Artinya, para awak media massa tak mempunyai pengetahuan dan pengalaman yang mumpuni untuk menghancurkan dikotomi-dikotomi yang ada di lingkungan masyarakat. Awak media massa merasa bahwa penghancuran terhadap dikotomi yang ada sama artinya dengan mengaburkan fakta yang ada, seolah-olah mereka punya dasar filosofi yang kuat untuk menolak pemikiran tentang fakta sebagai hasil rekonstruksi manusia atas realitas yang terjadi.

Sebagai hasil rekonstruksi, sudah diandaikan bahwa fakta tidak sama persis dengan realitas yang ada. Bila menukik pada kajian komunikasi terhadap pesan, apalagi bila kita sampai pada teori-teori komunikasi tentang agenda setting media, menjadi lebih jelas bahwa keyakinan para awak media massa sangat keliru.

Jadi, menyebut kerusuhan yang terjadi sebagai pertikaian antara masyarakat Lampung dengan masyarakat Bali, merupakan kekeliruan yang akan memicu konflik sosial itu meluas menjadi konflik horizontal dan vertikal. Sebaiknya, para awak media massa tetap mengacu pada defenisi tentang masyarakat Lampung berdasarkan konvensi nasional, bahwa orang Lampung adalah orang-orang yang tinggal dan menetap di Lampung.

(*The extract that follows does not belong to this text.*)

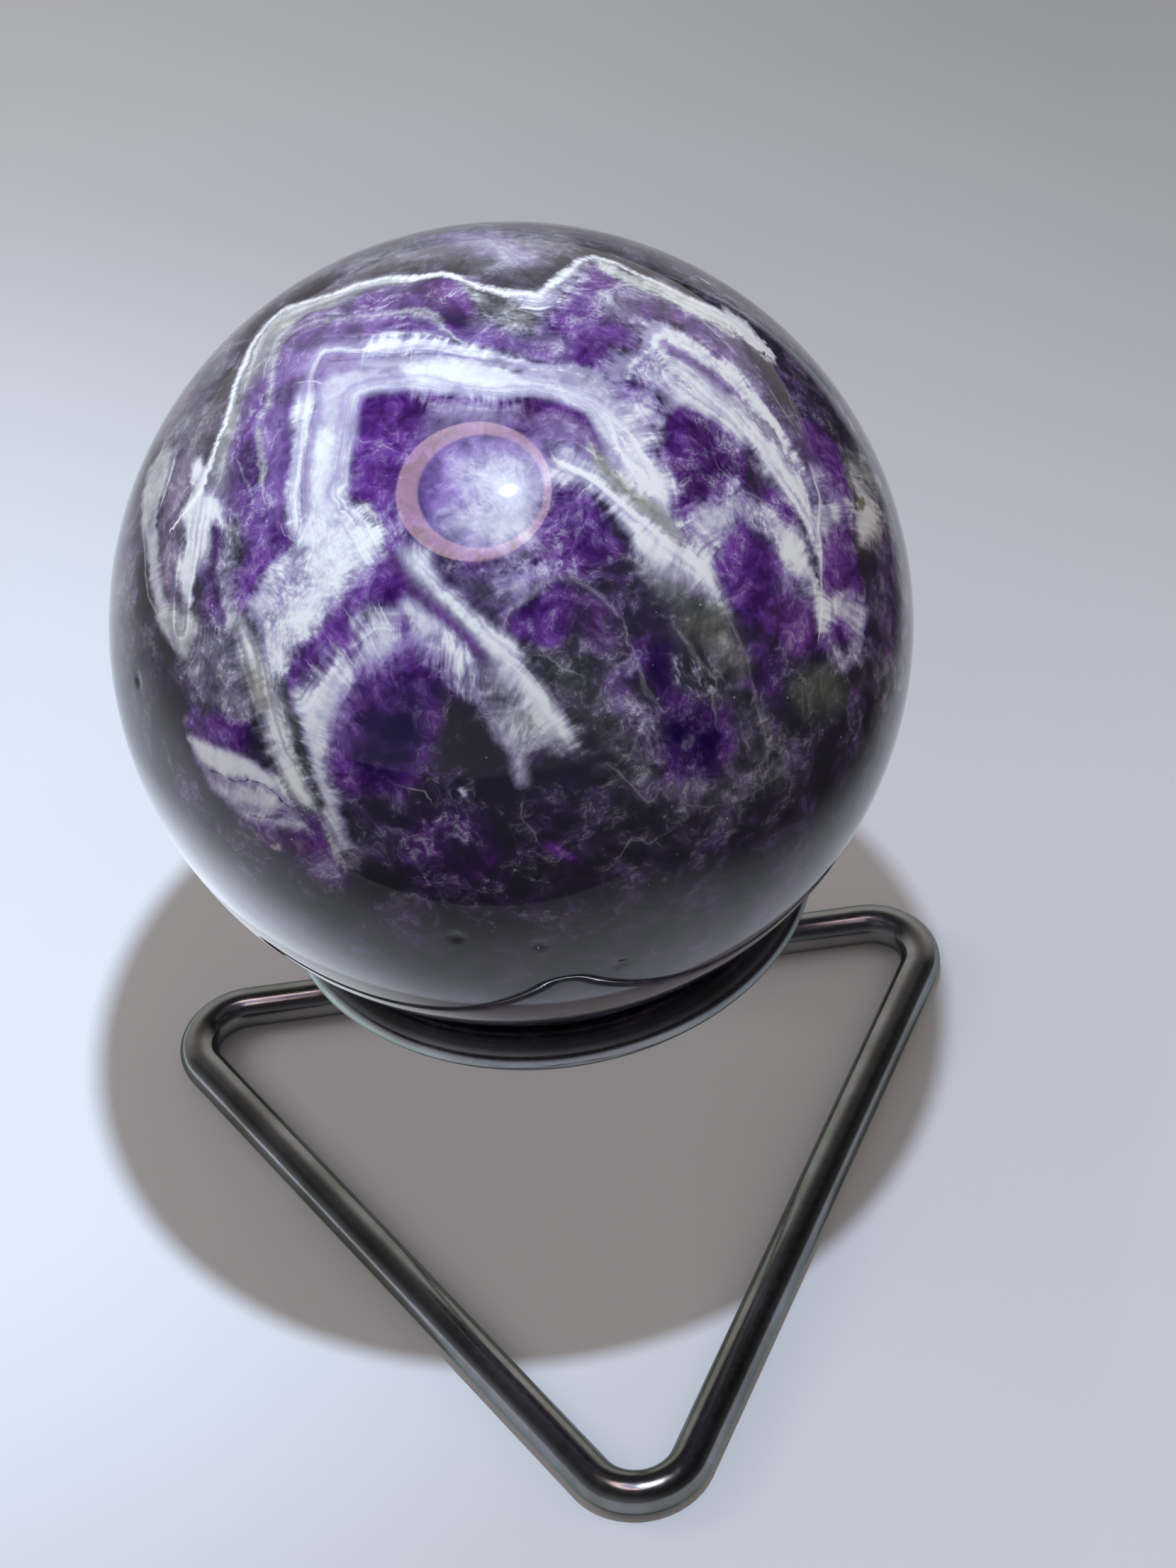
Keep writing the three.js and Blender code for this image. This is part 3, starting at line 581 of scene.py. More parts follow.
    ("green quartz right", 0.8, dict(green=0.8, violet=0.1, milk=0.14, fleck=0.5),
     [(1135, 955), (1170, 950), (1190, 985), (1170, 1010), (1140, 1000)]),
    ("crackled quartz", 1.6, dict(green=0.45, violet=0.22, milk=0.2, fleck=0.6),
     [(830, 930), (900, 900), (1000, 890), (1080, 940), (1120, 1040), (1090, 1140), (980, 1170), (860, 1150),
      (820, 1060)]),
    ("violet strip", 0.5, dict(violet=0.5, indigo=0.1, milk=0.2, fleck=0.6),
     [(852, 948), (880, 930), (905, 955), (900, 990), (870, 990)]),
    ("indigo strip", 0.5, dict(violet=0.9, indigo=0.8, milk=0.03, fleck=0.4),
     [(900, 908), (935, 905), (958, 935), (955, 985), (925, 985), (905, 950)]),
    ("deep indigo", 0.6, dict(violet=0.9, indigo=1.0, milk=0.0, fleck=0.2),
     [(931, 995), (980, 988), (1024, 1005), (1030, 1060), (1000, 1098), (950, 1090), (930, 1050)]),
    ("lilac-grey streak", 0.5, dict(milk=0.34, violet=0.4, green=0.3, fibre=0.6, fleck=0.8),
     [(884, 993), (910, 985), (931, 1010), (928, 1070), (905, 1062), (890, 1030)]),
    ("white point", 0.12, dict(milk=1.0, violet=0.1), [(649, 1110), (657, 1107), (661, 1117), (654, 1123)]),
    ("violet fleck", 0.2, dict(milk=0.3, violet=0.9, indigo=0.0, fibre=0.6),
     [(770, 1188), (790, 1192), (808, 1206), (822, 1222), (802, 1214), (780, 1202)]),
    ("white knot", 0.8, dict(milk=0.42, violet=0.2, fibre=1.0, fleck=0.6),
     [(961, 940), (985, 935), (1010, 955), (1003, 972), (980, 972), (965, 960)]),
    ("purple with flecks", 0.6, dict(violet=0.55, indigo=0.3, milk=0.08, fleck=0.8),
     [(1040, 868), (1060, 885), (1090, 905), (1100, 930), (1100, 990), (1060, 975), (1050, 930), (1042, 900)]),
    ("violet speckles", 0.8, dict(violet=0.5, indigo=0.3, milk=0.1, fleck=0.8),
     [(575, 1155), (620, 1135), (680, 1160), (710, 1200), (700, 1245), (640, 1255), (590, 1235), (570, 1200)]),
    ("left edge, pale strip", 0.3, dict(milk=0.72, green=0.6, violet=0.1, rose=0.0, fibre=0.3, fleck=0.3),
     [(232, 625), (252, 635), (234, 675), (225, 710), (225, 750), (226, 800), (237, 855), (252, 880), (262, 925),
      (240, 910), (221, 880), (214, 840), (205, 780), (199, 740), (202, 695), (212, 660)]),
    ("left edge, mauve strip", 0.35, dict(milk=0.4, rose=0.7, violet=0.45, green=0.3, fibre=0.3, fleck=0.3),
     [(245, 635), (265, 640), (268, 690), (258, 712), (254, 760), (252, 800), (254, 855), (238, 862), (230, 820),
      (226, 760), (226, 715), (236, 690)]),
    ("left edge cream", 0.3, dict(milk=1.0, green=0.6, violet=0.05, rose=0.05, fibre=0.4, fleck=0.2),
     [(272, 650), (285, 645), (298, 665), (289, 690), (292, 712), (296, 745), (292, 775), (276, 800), (270, 850),
      (262, 858), (250, 820), (252, 790), (258, 760), (256, 725), (270, 700)]),
    ("left edge hook", 0.22, dict(milk=1.0, green=0.3, fibre=0.4, fleck=0.0),
     [(288, 704), (300, 706), (312, 722), (319, 740), (317, 757), (311, 752), (306, 738), (294, 738), (286, 725)]),
    ("dark inside the hook", 0.3, dict(milk=0.02, green=0.1, violet=0.4, indigo=0.2, fleck=0.3),
     [(303, 740), (312, 752), (311, 780), (304, 800), (306, 840), (318, 868), (322, 885), (306, 866), (292, 838),
      (288, 810), (296, 785), (300, 765)]),
    ("grey right of the hook", 0.5, dict(milk=0.36, green=0.7, violet=0.2, fleck=0.7),
     [(316, 755), (330, 730), (340, 745), (338, 790), (322, 790)]),
    ("clear crystals at the left", 0.35, dict(milk=0.44, green=0.4, violet=0.4, fleck=0.6, fibre=0.4),
     [(308, 790), (322, 792), (332, 815), (334, 850), (330, 878), (318, 862), (308, 830)]),
    ("left edge foot", 0.3, dict(milk=0.72, green=0.7, ochre=0.1, violet=0.1, fibre=0.5, fleck=0.6),
     [(222, 862), (250, 858), (275, 862), (283, 895), (272, 900), (268, 930), (258, 932), (242, 908), (226, 890)]),
    ("left lower quartz", 0.6, dict(green=0.45, violet=0.3, milk=0.36, indigo=0.05, fibre=0.5, fleck=1.0),
     [(282, 890), (330, 885), (345, 940), (352, 980), (365, 1020), (385, 1060), (360, 1060), (335, 1040),
      (300, 1010), (270, 985), (255, 945)]),
    ("left violet streak", 0.5, dict(violet=0.85, indigo=0.1, milk=0.12, green=0.0, fleck=0.5),
     [(262, 1005), (300, 1010), (345, 1025), (365, 1045), (350, 1062), (320, 1052), (290, 1040), (262, 1025)]),
    ("left banded patch", 0.3, dict(milk=0.45, violet=0.5, rose=0.15, green=0.15, fibre=0.3, fleck=0.1),
     [(262, 1038), (301, 1048), (350, 1068), (395, 1098), (410, 1120), (426, 1150), (440, 1180), (400, 1178),
      (365, 1168), (325, 1140), (295, 1112), (276, 1080)]),
    ("first stripe of the left patch", 0.2, dict(milk=0.95, violet=0.35, green=0.15, fibre=0.2),
     [(262, 1042), (295, 1049), (345, 1070), (390, 1099), (400, 1117), (375, 1108), (345, 1098), (310, 1089),
      (280, 1074)]),
    ("second stripe of the left patch", 0.3, dict(milk=0.82, violet=0.4, fibre=0.3),
     [(293, 1098), (330, 1104), (375, 1117), (402, 1128), (410, 1142), (370, 1139), (330, 1129), (305, 1114)]),
    ("third stripe of the left patch", 0.3, dict(milk=0.85, violet=0.5, fibre=0.3),
     [(343, 1145), (385, 1149), (416, 1153), (434, 1173), (405, 1173), (370, 1163)]),
    ("glittering violet", 0.5, dict(milk=0.14, violet=0.95, rose=0.25, indigo=0.1, fleck=1.0),
     [(362, 1168), (400, 1174), (432, 1182), (458, 1196), (452, 1207), (412, 1203), (380, 1192)]),
    ("grey tail of the strands", 1.0, dict(milk=0.36, green=0.4, violet=0.2, fibre=0.6, fleck=0.5),
     [(455, 1178), (472, 1196), (494, 1204), (522, 1226), (562, 1262), (522, 1252), (486, 1234), (462, 1210)]),
    ("first strand", 0.5, dict(milk=0.8, green=0.75, violet=0.1, fibre=0.4, fleck=0.3),
     [(329, 868), (348, 866), (360, 900), (372, 930), (384, 955), (398, 990), (411, 1030), (421, 1058), (429, 1084),
      (439, 1110), (448, 1140), (441, 1151), (424, 1138), (405, 1115), (390, 1088), (380, 1060), (371, 1030),
      (361, 992), (350, 960), (339, 925), (331, 890)]),
    ("second strand", 0.4, dict(milk=0.86, green=0.25, violet=0.3, fibre=0.4, fleck=0.0),
     [(418, 980), (446, 978), (453, 1020), (457, 1058), (463, 1088), (471, 1118), (479, 1148), (488, 1172),
      (498, 1192), (484, 1196), (466, 1178), (454, 1152), (445, 1122), (437, 1092), (430, 1062), (423, 1022)]),
    ("gap between the strands", 0.22, dict(milk=0.14, green=0.7, violet=0.1, fibre=0.7, fleck=0.6),
     [(413, 1010), (422, 1015), (428, 1045), (434, 1070), (440, 1095), (449, 1122), (456, 1142), (449, 1138),
      (441, 1118), (434, 1098), (427, 1078), (419, 1055)]),
    ("dark wedge beside the strands", 0.25, dict(milk=0.04, violet=0.6, indigo=0.2, rose=0.2, fleck=0.6),
     [(432, 1142), (446, 1152), (456, 1172), (462, 1198), (448, 1184), (436, 1164)]),
    ("ochre spot", 0.4, dict(ochre=1.0, milk=0.6, green=0.5),
     [(352, 960), (362, 954), (376, 972), (378, 996), (364, 992), (356, 978)]),
    ("lilac below the band", 0.5, dict(milk=0.3, violet=0.6, fleck=0.7),
     [(395, 1195), (430, 1200), (465, 1205), (495, 1232), (502, 1250), (460, 1240), (420, 1222)]),
    ("yellow fleck", 0.12, dict(ochre=1.0, milk=0.8, green=0.6), [(386, 1191), (395, 1191), (397, 1201), (388, 1202)]),
    ("pink fleck", 0.12, dict(rose=1.0, violet=1.0, milk=0.34), [(418, 1188), (430, 1188), (430, 1198), (419, 1199)]),
)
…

Tidak dipersoalkan apakah mereka penduduk asli atau pendatang, karena dikotomi itu melebur ketika dihadapkan pada kepentingan bangsa dan negara. Tapi, bila ternyata media massa memelihara dikotomi ‘tuan rumah’ dan ‘pendatang’, sudah seharusnya penyair menghancurkan dikotomi itu. Sebab, kepenyairan menuntut seseorang berada pada posisi untuk melihat manusia semata sebagai manusia, sehingga kepentingan-kepentingan manusia sama saja dengan manusia lainnya.

Status sosial, kelas sosial, dan segala hal terkait perbedaan-perbedaan dalam kehidupan sosial adalah nilai-nilai yang tak layak dipertahankan oleh penyair dalam menjalankan kerja-kerja berkesenian. Ini sejalan dengan semangat seni yang sesungguhnya dalam melihat manusia.

***

Dikotomi-dikotomi sosial yang ada dalam kehidupan berbangsa dan bernegara di negeri ini, selalu melahirkan persoalan krusial. Pada zaman orde baru, gemanya tak sampai ke telinga publik, karena militer mampu meminimalisir. Tapi di era reformasi saat ini, manakala otonomi daerah memberikan keleluasaan kepada seluruh daerah untuk menegaskan eksistensi diri dengan membangun defenisi baru tentang lokalitasnya, perkara dikotomi itu semakin menajam.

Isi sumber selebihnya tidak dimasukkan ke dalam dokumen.